Se enjuicia nuestra última vuelta al sol en un intento de determinar si ha sido suficientemente provechosa y productiva. Lo que, por supuesto, es la receta perfecta para rebozarse en la ansiedad por sentir que no has logrado lo suficiente, que has desperdiciado un año, que no has hecho nada importante según los parámetros sociales que nos estructuran. Tu trayecto anual mide, se evalúa, se disecciona en sus fases más exitosas y menos. Se hace un informe de beneficios, como si tu vida fuera una multinacional y tuvieras que rendir cuentas al CEO al cierre del ejercicio. Porque la carraca del paso del tiempo no se detiene. Y ahí tienes otro calendario que te ha pasado por encima como una apisonadora.
El tiempo, el tiempo, siempre el tiempo. El que se ha despedazado y el que está por llegar. Porque con la resaca de las uvas arriban los temidos propósitos de año nuevo, esa lista de objetivos vitales que probablemente serán abandonados a mitad de febrero. Ojo, que está fenomenal planear asuntos que nos hagan ilusión en los meses venideros. ¿Quieres aprender arameo? ¿Apuntarte a boxeo? ¿Tejer bufandas para vacas? Quizás tu deseo es disfrutar, cuidar y construir refugios frente a la intemperie del espíritu. O quedarte como estás. ¡Estupendo! El peligro viene cuando nos castigamos por no cumplir esas metas, cuando convertimos esos buenos propósitos en una fuente de frustración y flagelo. Ahí ese listado se descubre como otro disfraz de la autosuperación más tóxica, esa que te dice que no puedes parar, que debes estar siempre en movimiento, siempre aspirando a más, haciendo más, exigiéndote más.
Fingimos que enero es una página en blanco en la que todo es posible y donde los nuevos comienzos se imponen por mandato categórico. La renovación de uno mismo es norma si no quieres sentirte estancado. En cada rincón acecha la obligación moral de convertirte con el nuevo año en una mejor versión de ti mismo. Unos nuevos nosotros, porque los antiguos se han quedado ya obsoletos. Porque nunca es suficiente, porque nunca somos suficiente.

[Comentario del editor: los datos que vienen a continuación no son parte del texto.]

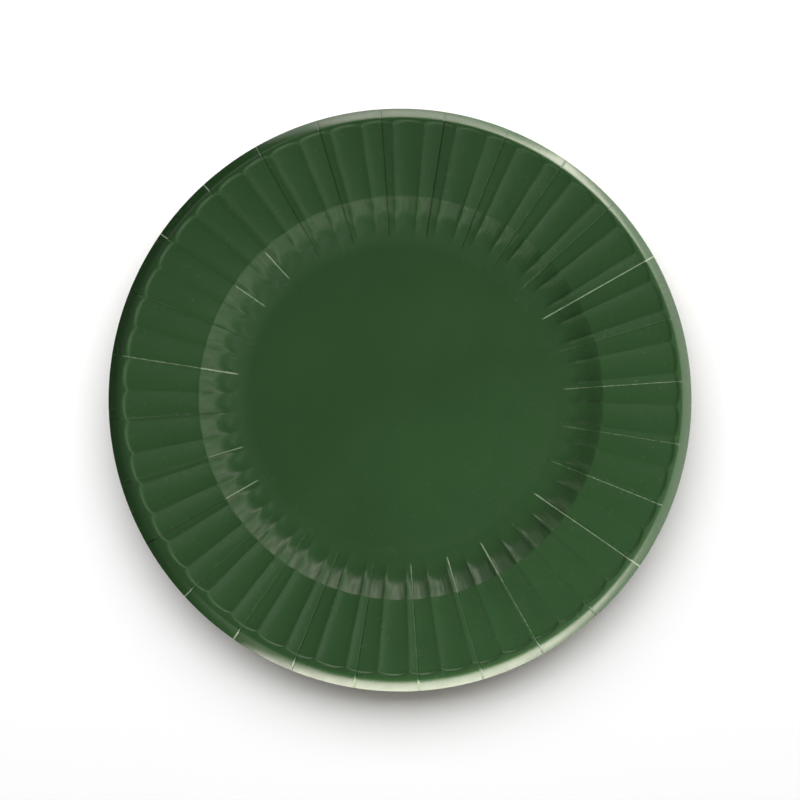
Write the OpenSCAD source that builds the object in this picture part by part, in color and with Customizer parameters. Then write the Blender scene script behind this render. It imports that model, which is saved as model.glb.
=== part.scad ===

Parecería que esa visión de nuestra vida como una desquiciada carrera de caballos se va diluyendo conforme enero avanza en el almanaque. Pero es una trampa. En realidad, comenzamos a construir los recuentos y balances de 2022, las ansiedades del próximo diciembre, las puestas al día de la siguiente Navidad. Los logros y las decepciones. El cronómetro imaginario ya está en marcha. Ya hemos abierto los excels mentales en los que la existencia constituye un peritaje continuo de nuestro rendimiento; esos excels en los que somos al mismo tiempo supervisores y supervisados, gerentes y subalternos de nosotros mismos. Quizás el verdadero buen propósito para 2022 sea deshacernos de ese gerente.